Victoria knew when she had been spotted—Ashlee nearly fell out of the tree. When she’d caught herself, she scrambled down. Her smile was wide, but unsure. “Victoria?”
“I—“ Now that Victoria was there, in front of her, she wasn’t sure exactly how to say what she needed to say. Ashlee’s skin was a shade darker than when Victoria had left, and her cheeks were glowing. She had gained a pound or two, and her hair wasn’t looking as scraggly as it had when Ashlee had just been The Stowaway.
“Hey,” Ashlee said, and pulled Victoria down so that they were sitting at the base of the tree. “What’s wrong?”
“You’re happy here,” Victoria said, a statement of fact.
“You don’t want me to be happy?” Ashlee asked with a smile that said she knew Victoria was lying.
Miserably, Victoria admitted, “Not without me. Not when I can’t be. I’m not that big a person.”
“Then I suppose we’re a perfect match.”
Victoria tilted her head.
“Oh, I only hoped every second of the day that you’d be so horribly lonely without me that you’d have no choice but to return and pick me back up.”
“But-- But you love the sun and the air and—“
“I love you,” Ashlee said. “It really kinda wins over everything else.”
“Oh,” Victoria said.
Ashlee laughed. “Oh. Also, there’s the part where I love your ship and think there would be nothing better in this life than to have you show me all the things I missed growing up.
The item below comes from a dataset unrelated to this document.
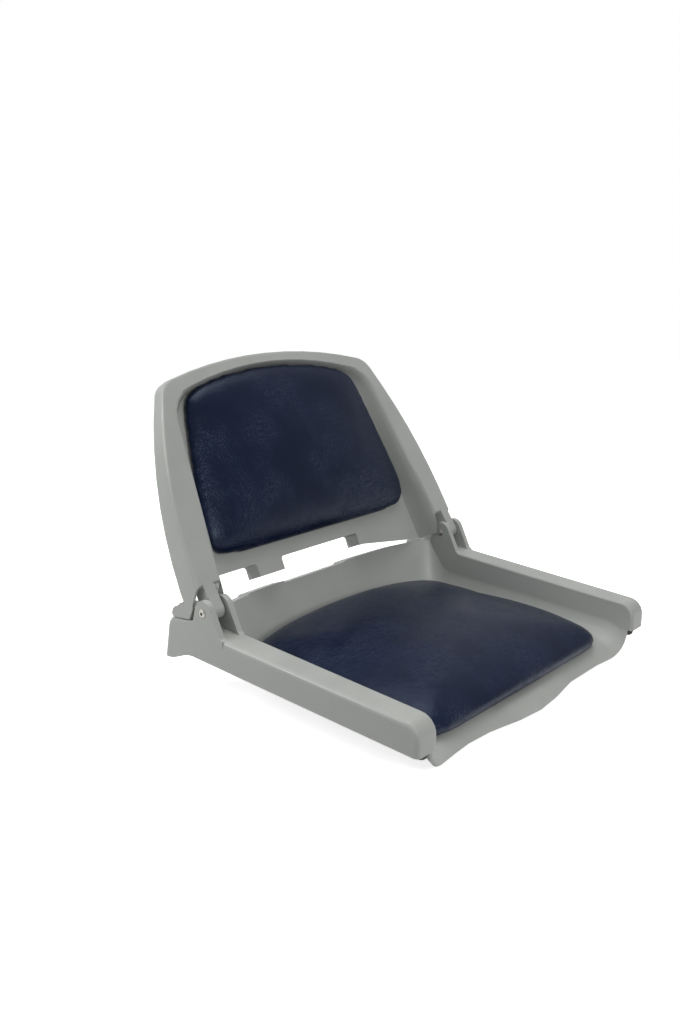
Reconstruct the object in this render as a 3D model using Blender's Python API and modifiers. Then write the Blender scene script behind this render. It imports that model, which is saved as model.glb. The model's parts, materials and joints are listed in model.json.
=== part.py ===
"""Folding boat seat, modelled in metres.

A moulded seat shell with two hollow side rails carries a moulded backrest on two rivets.
Each shell holds a vinyl pad with foam on a board, screwed on from behind. The front points
to -Y and +Z is up. The origin is the middle of the mounting face underneath.
"""
import math

import bmesh
import bpy
from mathutils import Matrix, Vector

# Driving dimensions
HALF_WIDTH = 0.2515
SEAT_FRONT_Y = -0.2085
PIN_Y = 0.106
PIN_Z = 0.113
BACK_TOP = 0.312
BACK_LEAN = math.radians(28.8)
BOLT_SPACING = 0.127

# Walls, clearances and how finely curves are stepped
WALL = 0.003
GAP = 0.0003
OVERRUN = 0.02
ROUND_STEPS = 20
SIDE_STEPS = 8
CORNER_STEPS = 4
TOP_STEPS = 5
SMOOTH_ANGLE = math.radians(40)
FLAT_ANGLE = math.radians(1)

# Hinge
PIN_RADIUS = 0.003
PIN_FLANGE_RADIUS = 0.0055
PIN_FLANGE_RIM_RADIUS = 0.0044
PIN_FLANGE_THICKNESS = 0.0012
PIN_HEAD_RADIUS = 0.0048
PIN_HEAD_HEIGHT = 0.0024
PIN_BORE_RADIUS = 0.0019
PIN_BORE_DEPTH = 0.008
EAR_THICKNESS = 0.008
EAR_RADIUS = 0.014
EAR_BEHIND_PIN = -0.001
EAR_ABOVE_PIN = 0.0015
EAR_FRONT_REACH = 0.0283
EAR_REAR_REACH = 0.0175
EAR_ROOT = 0.009
EAR_FILLET = 0.005
EAR_PROUD = -0.0002
KNUCKLE_RADIUS = 0.011
SPACER_RADIUS = 0.0065
OUTER_SPACER = 0.001
INNER_SPACER = 0.0025
EAR_CENTRE_Y = PIN_Y + EAR_BEHIND_PIN
EAR_CENTRE_Z = PIN_Z + EAR_ABOVE_PIN
EAR_FRONT_Y = PIN_Y - EAR_FRONT_REACH
EAR_REAR_Y = PIN_Y + EAR_REAR_REACH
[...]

I do love it here, but that doesn’t mean I’ve no desire to explore.”
“I’m pretty sure I’m in love with you too,” Victoria said.
“Pretty sure, huh?” Ashlee leaned in for a kiss.
“Everything’s empty without you there,” Victoria explained.
“Even your ship?” Ashlee teased.
“Especially our ship,” Victoria responded. She had never been more serious about anything in her life.